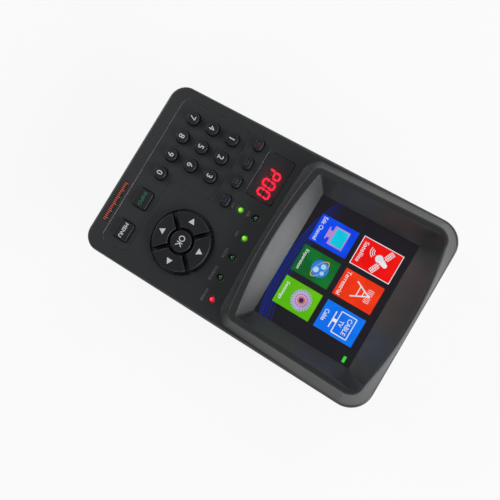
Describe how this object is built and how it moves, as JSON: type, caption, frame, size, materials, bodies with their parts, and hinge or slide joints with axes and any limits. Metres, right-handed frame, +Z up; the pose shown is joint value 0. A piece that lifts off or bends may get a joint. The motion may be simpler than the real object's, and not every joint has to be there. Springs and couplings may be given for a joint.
{
  "type": "satellite signal meter",
  "caption": "Handheld satellite signal meter: flat keypad deck with press keys, navigation pad, indicator lamps and red digit display, and a colour screen in a raised sun hood.",
  "frame": {"origin": "on the surface it rests on, under the middle of the case", "axes": "+X to the user's right, +Y from the keypad end to the screen end, +Z up out of the keypad"},
  "size_m": [0.105, 0.175, 0.0411],
  "materials": {
    "case": "fine-grained charcoal ABS",
    "keys": "satin black key caps",
    "silicone": "grey silicone with domes",
    "board": "green solder resist",
    "flat_cable": "white flat cable",
    "smoked": "dark red-tinted window",
    "black_parts": "plain black mouldings",
    "green_lens": "diffused green lamp",
    "red_lens": "diffused red lamp",
    "screen_glass": "clear cover over the colour screen",
    "steel": "zinc plated",
    "tinned_steel": "tinned screening can",
    "nickel": "nickel plated brass",
    "battery_wrap": "blue shrink wrap",
    "rubber_feet": "black rubber"
  },
  "bodies": {
    "root": {"front_cover": "case", "back_cover": "case", "key_mat": "silicone", "key_board": "board", "keypad_cable": "flat_cable", "display_window": "smoked", "digit_display": "black_parts", "lamp_tone": "green_lens", "lamp_low_volts": "green_lens", "lamp_high_volts": "green_lens", "lamp_lock": "green_lens", "lamp_charge": "green_lens", "lamp_power": "red_lens", "screen_window": "screen_glass", "screen_panel": "black_parts", "screen_tray": "steel", "battery_pack": "battery_wrap", "foot_left_keypad": "rubber_feet", "foot_left_head": "rubber_feet", "foot_right_keypad": "rubber_feet", "foot_right_head": "rubber_feet", "case_screw_left_keypad": "steel", "case_screw_left_head": "steel", "case_screw_right_keypad": "steel", "case_screw_right_head": "steel", "main_board": "board", "satellite_tuner": "tinned_steel", "aerial_tuner": "tinned_steel", "speaker": "black_parts", "satellite_input": "nickel", "loop_output": "nickel", "aerial_input": "nickel", "power_switch": "tinned_steel", "data_port": "nickel", "picture_port": "nickel", "power_jack": "black_parts", "audio_jack": "black_parts"},
    "key_0": {"key_0": "keys"},
    "key_1": {"key_1": "keys"},
    "key_2": {"key_2": "keys"},
    "key_3": {"key_3": "keys"},
    "key_4": {"key_4": "keys"},
    "key_5": {"key_5": "keys"},
    "key_6": {"key_6": "keys"},
    "key_7": {"key_7": "keys"},
    "key_8": {"key_8": "keys"},
    "key_9": {"key_9": "keys"},
    "key_f1": {"key_f1": "keys"},
    "key_f2": {"key_f2": "keys"},
    "key_f3": {"key_f3": "keys"},
    "key_f4": {"key_f4": "keys"},
    "key_info": {"key_info": "keys"},
    "key_menu": {"key_menu": "keys"},
    "key_right": {"key_right": "keys"},
    "key_up": {"key_up": "keys"},
    "key_left": {"key_left": "keys"},
    "key_down": {"key_down": "keys"},
    "key_ok": {"key_ok": "keys"},
    "switch_knob": {"switch_knob": "keys"},
    "battery_door": {"battery_door": "case"}
  },
  "joints": [
    {"name": "key_0_press", "type": "slide", "parent": "root", "child": "key_0", "axis": [0, 0, -1], "range_m": [0, 0.001], "stiffness_N_per_m": 1200, "deforming": ["key_mat"]},
    {"name": "key_1_press", "type": "slide", "parent": "root", "child": "key_1", "axis": [0, 0, -1], "range_m": [0, 0.001], "stiffness_N_per_m": 1200, "deforming": ["key_mat"]},
    {"name": "key_2_press", "type": "slide", "parent": "root", "child": "key_2", "axis": [0, 0, -1], "range_m": [0, 0.001], "stiffness_N_per_m": 1200, "deforming": ["key_mat"]},
    {"name": "key_3_press", "type": "slide", "parent": "root", "child": "key_3", "axis": [0, 0, -1], "range_m": [0, 0.001], "stiffness_N_per_m": 1200, "deforming": ["key_mat"]},
    {"name": "key_4_press", "type": "slide", "parent": "root", "child": "key_4", "axis": [0, 0, -1], "range_m": [0, 0.001], "stiffness_N_per_m": 1200, "deforming": ["key_mat"]},
    {"name": "key_5_press", "type": "slide", "parent": "root", "child": "key_5", "axis": [0, 0, -1], "range_m": [0, 0.001], "stiffness_N_per_m": 1200, "deforming": ["key_mat"]},
    {"name": "key_6_press", "type": "slide", "parent": "root", "child": "key_6", "axis": [0, 0, -1], "range_m": [0, 0.001], "stiffness_N_per_m": 1200, "deforming": ["key_mat"]},
    {"name": "key_7_press", "type": "slide", "parent": "root", "child": "key_7", "axis": [0, 0, -1], "range_m": [0, 0.001], "stiffness_N_per_m": 1200, "deforming": ["key_mat"]},
    {"name": "key_8_press", "type": "slide", "parent": "root", "child": "key_8", "axis": [0, 0, -1], "range_m": [0, 0.001], "stiffness_N_per_m": 1200, "deforming": ["key_mat"]},
    {"name": "key_9_press", "type": "slide", "parent": "root", "child": "key_9", "axis": [0, 0, -1], "range_m": [0, 0.001], "stiffness_N_per_m": 1200, "deforming": ["key_mat"]},
    {"name": "key_f1_press", "type": "slide", "parent": "root", "child": "key_f1", "axis": [0, 0, -1], "range_m": [0, 0.001], "stiffness_N_per_m": 1200, "deforming": ["key_mat"]},
    {"name": "key_f2_press", "type": "slide", "parent": "root", "child": "key_f2", "axis": [0, 0, -1], "range_m": [0, 0.001], "stiffness_N_per_m": 1200, "deforming": ["key_mat"]},
    {"name": "key_f3_press", "type": "slide", "parent": "root", "child": "key_f3", "axis": [0, 0, -1], "range_m": [0, 0.001], "stiffness_N_per_m": 1200, "deforming": ["key_mat"]},
    {"name": "key_f4_press", "type": "slide", "parent": "root", "child": "key_f4", "axis": [0, 0, -1], "range_m": [0, 0.001], "stiffness_N_per_m": 1200, "deforming": ["key_mat"]},
    {"name": "key_info_press", "type": "slide", "parent": "root", "child": "key_info", "axis": [0, 0, -1], "range_m": [0, 0.001], "stiffness_N_per_m": 1200, "deforming": ["key_mat"]},
    {"name": "key_menu_press", "type": "slide", "parent": "root", "child": "key_menu", "axis": [0, 0, -1], "range_m": [0, 0.001], "stiffness_N_per_m": 1200, "deforming": ["key_mat"]},
    {"name": "key_right_press", "type": "slide", "parent": "root", "child": "key_right", "axis": [0, 0, -1], "range_m": [0, 0.001], "stiffness_N_per_m": 1200, "deforming": ["key_mat"]},
    {"name": "key_up_press", "type": "slide", "parent": "root", "child": "key_up", "axis": [0, 0, -1], "range_m": [0, 0.001], "stiffness_N_per_m": 1200, "deforming": ["key_mat"]},
    {"name": "key_left_press", "type": "slide", "parent": "root", "child": "key_left", "axis": [0, 0, -1], "range_m": [0, 0.001], "stiffness_N_per_m": 1200, "deforming": ["key_mat"]},
    {"name": "key_down_press", "type": "slide", "parent": "root", "child": "key_down", "axis": [0, 0, -1], "range_m": [0, 0.001], "stiffness_N_per_m": 1200, "deforming": ["key_mat"]},
    {"name": "key_ok_press", "type": "slide", "parent": "root", "child": "key_ok", "axis": [0, 0, -1], "range_m": [0, 0.001], "stiffness_N_per_m": 1200, "deforming": ["key_mat"]},
    {"name": "switch_knob_slide", "type": "slide", "parent": "root", "child": "switch_knob", "axis": [1, 0, 0], "range_m": [0, 0.004]},
    {"name": "battery_door_slide", "type": "slide", "parent": "root", "child": "battery_door", "axis": [0, -1, 0], "range_m": [0, 0.0785]}
  ]
}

________

# [DIRECTIVE]
Pick out each line in the material containing "frame".

# [OUTPUT]
Describe how this object is built and how it moves, as JSON: type, caption, frame, size, materials, bodies with their parts, and hinge or slide joints with axes and any limits. Metres, right-handed frame, +Z up; the pose shown is joint value 0. A piece that lifts off or bends may get a joint. The motion may be simpler than the real object's, and not every joint has to be there. Springs and couplings may be given for a joint.
  "frame": {"origin": "on the surface it rests on, under the middle of the case", "axes": "+X to the user's right, +Y from the keypad end to the screen end, +Z up out of the keypad"},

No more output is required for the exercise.